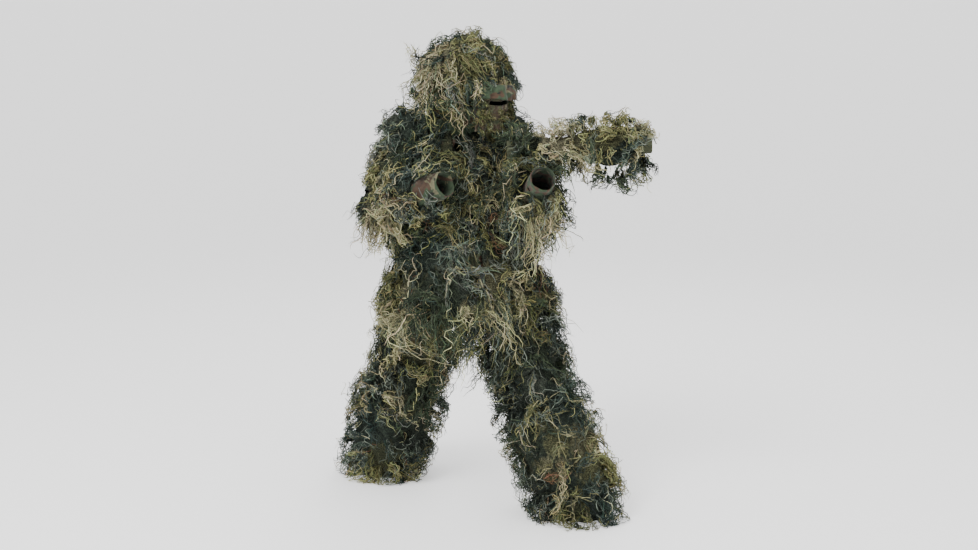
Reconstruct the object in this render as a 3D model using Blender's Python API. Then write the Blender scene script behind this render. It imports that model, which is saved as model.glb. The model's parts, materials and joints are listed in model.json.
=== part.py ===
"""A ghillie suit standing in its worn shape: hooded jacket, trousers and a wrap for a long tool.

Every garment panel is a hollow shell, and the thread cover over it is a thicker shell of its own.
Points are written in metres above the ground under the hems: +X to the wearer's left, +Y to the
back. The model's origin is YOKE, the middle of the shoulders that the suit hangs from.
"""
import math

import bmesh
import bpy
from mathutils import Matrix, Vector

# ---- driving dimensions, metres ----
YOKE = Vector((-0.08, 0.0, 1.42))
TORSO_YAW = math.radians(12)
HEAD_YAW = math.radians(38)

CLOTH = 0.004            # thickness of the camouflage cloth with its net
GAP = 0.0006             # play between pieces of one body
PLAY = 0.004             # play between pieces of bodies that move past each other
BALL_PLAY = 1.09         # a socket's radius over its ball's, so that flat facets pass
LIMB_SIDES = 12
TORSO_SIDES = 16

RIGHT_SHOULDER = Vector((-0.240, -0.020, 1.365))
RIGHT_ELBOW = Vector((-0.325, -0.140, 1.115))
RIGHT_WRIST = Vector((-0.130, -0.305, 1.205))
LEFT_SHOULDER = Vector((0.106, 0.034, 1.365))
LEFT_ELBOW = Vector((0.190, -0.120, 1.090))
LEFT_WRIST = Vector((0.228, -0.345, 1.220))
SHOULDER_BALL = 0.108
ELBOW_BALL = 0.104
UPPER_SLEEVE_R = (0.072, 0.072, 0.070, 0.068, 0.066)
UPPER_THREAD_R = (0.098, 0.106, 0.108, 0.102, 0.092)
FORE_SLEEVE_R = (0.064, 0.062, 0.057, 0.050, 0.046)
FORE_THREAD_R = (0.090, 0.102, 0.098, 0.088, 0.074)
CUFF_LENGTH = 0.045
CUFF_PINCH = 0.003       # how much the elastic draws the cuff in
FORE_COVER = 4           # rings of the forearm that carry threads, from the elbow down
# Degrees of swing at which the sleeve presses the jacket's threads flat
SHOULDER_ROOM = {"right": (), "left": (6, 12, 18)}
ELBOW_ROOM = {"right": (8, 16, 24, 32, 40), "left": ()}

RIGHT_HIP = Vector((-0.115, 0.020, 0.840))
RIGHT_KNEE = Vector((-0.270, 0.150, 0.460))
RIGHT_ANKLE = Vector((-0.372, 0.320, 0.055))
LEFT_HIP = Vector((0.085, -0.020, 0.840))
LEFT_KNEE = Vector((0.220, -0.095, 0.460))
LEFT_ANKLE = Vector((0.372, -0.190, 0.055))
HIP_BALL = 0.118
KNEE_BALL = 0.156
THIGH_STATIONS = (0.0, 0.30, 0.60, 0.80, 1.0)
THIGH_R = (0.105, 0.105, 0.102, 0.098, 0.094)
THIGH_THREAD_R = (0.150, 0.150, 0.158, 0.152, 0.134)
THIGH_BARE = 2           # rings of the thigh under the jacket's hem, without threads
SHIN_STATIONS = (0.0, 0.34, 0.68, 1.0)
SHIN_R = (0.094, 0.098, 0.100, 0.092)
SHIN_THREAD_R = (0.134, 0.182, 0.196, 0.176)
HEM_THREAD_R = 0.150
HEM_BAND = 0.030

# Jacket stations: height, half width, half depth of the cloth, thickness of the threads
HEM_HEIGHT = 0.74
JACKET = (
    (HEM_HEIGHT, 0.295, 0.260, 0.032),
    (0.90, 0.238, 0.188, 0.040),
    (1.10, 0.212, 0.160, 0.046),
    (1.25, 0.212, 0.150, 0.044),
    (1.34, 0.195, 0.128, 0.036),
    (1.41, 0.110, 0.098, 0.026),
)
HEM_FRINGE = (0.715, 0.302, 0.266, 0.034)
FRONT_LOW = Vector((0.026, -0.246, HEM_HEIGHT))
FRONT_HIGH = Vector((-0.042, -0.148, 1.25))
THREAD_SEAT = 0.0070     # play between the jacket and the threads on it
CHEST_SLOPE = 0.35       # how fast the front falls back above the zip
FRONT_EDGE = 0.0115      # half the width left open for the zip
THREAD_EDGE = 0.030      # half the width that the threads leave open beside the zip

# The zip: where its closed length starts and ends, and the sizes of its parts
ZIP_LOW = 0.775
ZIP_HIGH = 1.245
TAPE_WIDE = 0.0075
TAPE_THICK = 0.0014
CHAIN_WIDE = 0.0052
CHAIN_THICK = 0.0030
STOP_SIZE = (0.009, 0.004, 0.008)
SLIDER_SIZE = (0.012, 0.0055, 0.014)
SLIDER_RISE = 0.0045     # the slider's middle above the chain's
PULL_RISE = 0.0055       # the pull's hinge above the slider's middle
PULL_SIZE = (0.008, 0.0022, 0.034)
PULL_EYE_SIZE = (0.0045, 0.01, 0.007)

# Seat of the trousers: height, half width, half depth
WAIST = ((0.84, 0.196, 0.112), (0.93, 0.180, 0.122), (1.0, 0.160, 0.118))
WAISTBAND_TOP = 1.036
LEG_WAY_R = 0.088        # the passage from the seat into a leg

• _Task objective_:
In the listing above, reproduce the first line and each one after it through the line that contains "from mathutils import Matrix, Vector".

• _Answer to the task_:
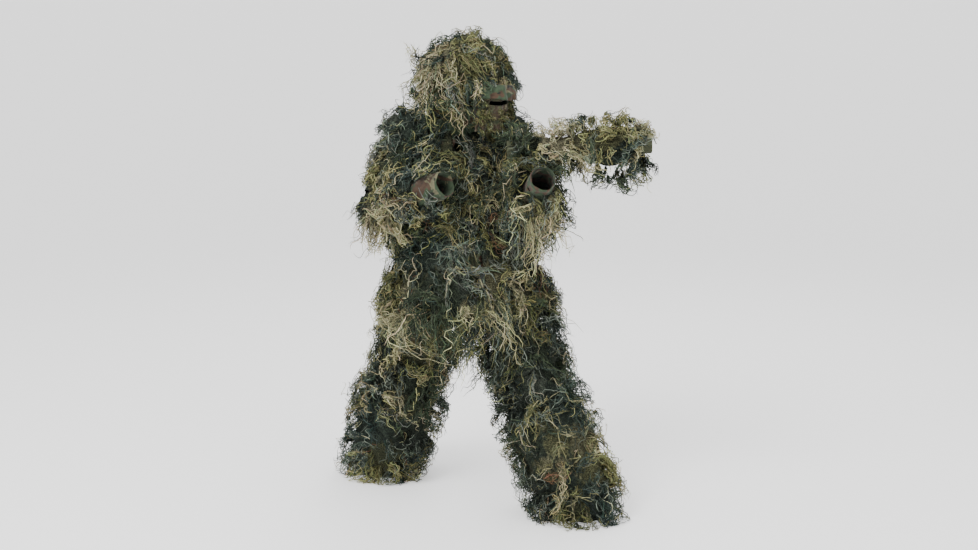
Reconstruct the object in this render as a 3D model using Blender's Python API. Then write the Blender scene script behind this render. It imports that model, which is saved as model.glb. The model's parts, materials and joints are listed in model.json.
=== part.py ===
"""A ghillie suit standing in its worn shape: hooded jacket, trousers and a wrap for a long tool.

Every garment panel is a hollow shell, and the thread cover over it is a thicker shell of its own.
Points are written in metres above the ground under the hems: +X to the wearer's left, +Y to the
back. The model's origin is YOKE, the middle of the shoulders that the suit hangs from.
"""
import math

import bmesh
import bpy
from mathutils import Matrix, Vector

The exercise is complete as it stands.